Dozens of Real Food Challenge student activists at a food sustainability conference. One of the activities was attending a workers' rally. Image courtesy of Real Food Challenge

One reason this symbiosis works so well is that industries with poor working conditions are also often environmentally damaging. This is especially so with mass agriculture. It is really, in fact, the same tendency towards penny-pinching and profit maximization which results both in horrible labor conditions and in environmental harms, such as those resulting from cheap, mono-crop farming. In other words, labor issues and environmental issues are (often) inseparable. When an industry is structurally unsustainable, labor and environmentalists can agree that the only real solution is to fundamentally reshape it. This need not mean fewer jobs, but new jobs. It is an opportunity. In fact, at least in agriculture, more sustainable production methods often  require more, and more skilled, labor. Workers and the environment can both win.

It is encouraging that every year, “real food” or “sustainable food” continues to grow and become more recognized. We thus already have a successful, working model of labor and environmental cooperation, holding together over many years. This cooperation is a milestone in labor-environmental relations. There has previously been some cooperation in opposing “free trade” deals, but in the food movement, there is a largely new understanding that the fates of labor and the environment are linked.

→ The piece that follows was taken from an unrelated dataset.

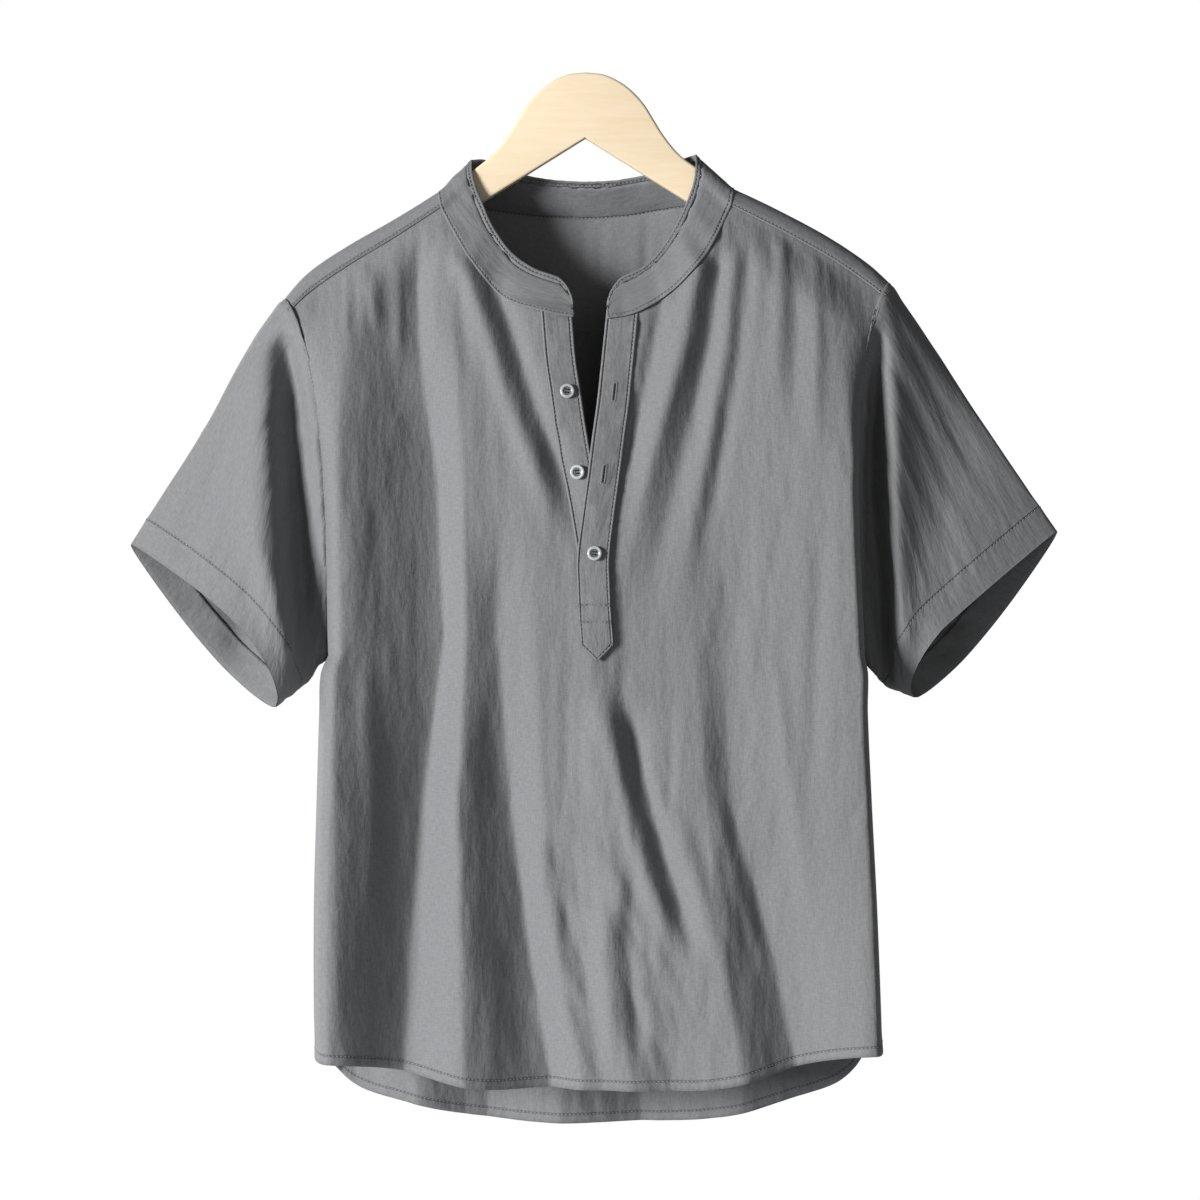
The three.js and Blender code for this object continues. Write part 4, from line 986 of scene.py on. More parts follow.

The challenge is to replicate this success in other industries, where it may admittedly be more difficult. For one thing, food must be produced no matter what. There are, however, entire industries which may not survive a transition to sustainability, such as oil refining. Gouverneur and Netzer write that within unions, “[t]he …system-challenging question of sufficiency – how lifestyles and business need to change to end the overuse of goods, resources, and energy – has been largely neglected.” In other words, unions may need to readjust their entire understanding of how an economy runs.

The good news is that is not just theory. We can see it beginning now. More change will be required – of unions and of the economy as a whole – but given decades of operating experience and recent successful work in the sustainability arena, there is no question that unions and and will be part of a sustainable future.